Hume's Daphn-Amaryllis was a celebration of Anglo-Scottish union, printed in Edinburgh and London editions, in 1603–5. It consists of four eclogues, and drew on the Liber Pluscardensis and John Mair's Historia, in a setting of "leonine prophecy". In citing this poem in his second union Tractatus, Hume explicitly references both the Lion of Judah (associated with the Davidic Kingdom), and the Lion of Scotland, linking both with the "Lion of the North" prophecy of Paul Grebner; with a simple heraldic code, he also indicated the expansionism of the new kingdom, desiring the removal of the tressure bordering the Scottish lion rampant (harking back to the time of James III of Scotland).

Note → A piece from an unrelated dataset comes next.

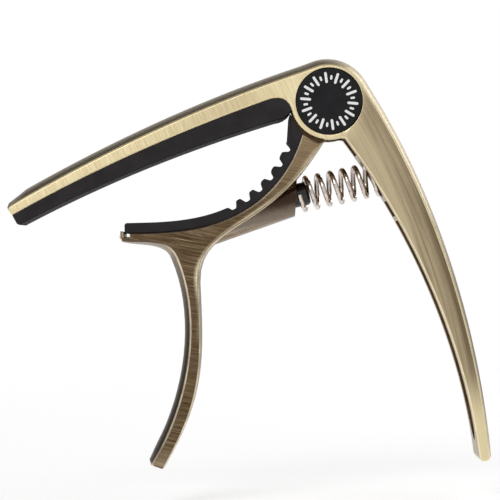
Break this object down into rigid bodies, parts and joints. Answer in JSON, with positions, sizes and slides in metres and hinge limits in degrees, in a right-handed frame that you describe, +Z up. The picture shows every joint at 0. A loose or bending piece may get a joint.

The Lusus Poetici (1605) were ultimately incorporated in Arthur Johnston's Deliciæ Poetarum Scotorum (1637). When Henry Frederick, Prince of Wales died, Hume wrote a memorial tribute entitled Henrici Principis Justa, and in 1617 he welcomed the king back to Scotland in his Regi suo Gratulatio. His collected Latin poems were twice issued in Paris, in 1632 and 1639, the second time with additions under the care of his son James, and with the title: Davidis Humii Wedderburnensis Poemata Omnia. Accessere ad finem Unio Britannica et Prœlium ad Lipsiam soluta oratione.

===Family history===
Hume was a partisan panegyricist of the Douglas family. He is also said to have "plundered Scottish history for exemplars" within the Douglases, and with the aim of encouraging military services to the king. Arthur Williamson has argued that "Scots wrote histories of great families as general histories of Scotland". A grandson of Alison Douglas, herself a granddaughter of Archibald Douglas, 5th Earl of Angus, Hume has as his main patron William Douglas, 11th Earl of Angus, later the 1st Marquess of Douglas.

Hume's History of the House and Race of Douglas and Angus was printed at Edinburgh in 1644 by Evan Tyler, the king's printer. He is thought to have finished the history between 1625 and 1630 (around the year of his death). The political message of the work includes the idea that direct action against "evil advisers" of a king is permissible to defend customary rights; and even against the king. The title-pages of early copies vary, with some having the title A Generall History of Scotland, together with a particular History of the Houses of Douglas and Angus. Confusion arose when the editor, Anna Hume, encountered opposition of Angus, who resented the use which Hume had made of some of the material in the family archives.

The work begins with Sholto Douglas, conqueror of Donald Bane, and concludes with Archibald Douglas, 8th Earl of Angus, who is eulogised in a Latin ode and numerous elegiacs. Another manuscript history of the family brings the record close to the death of William Douglas, 10th Earl of Angus, in 1611, and is ascribed to that earl. The tenth earl's son, William Douglas, is said to have threatened its publication in order that Hume's work might be superseded, due to subjective and accuracy in some of his writings.

Hume's History of the House of Wedderburn, written by a Son of the Family, in the year 1611, was a Latin eulogy, Davidis Humii de Familia Humia Wedderburnensi Liber. It begins with David, the first laird of Wedderburn, about the end of the fourteenth century. It closes with an account of Hume's own early career in connection with that of his elder brother, to whom, along with the Earl of Home, it is dedicated. It remained in manuscript till 1839, when it was printed by the Abbotsford Club.

==Family==
Hume married in 1594 Barbara Johnston, widow of his friend James Haldane. They had five children. His daughter Anna Hume was known as an editor, and his son James Hume of Godscroft ( 1630) as a mathematician.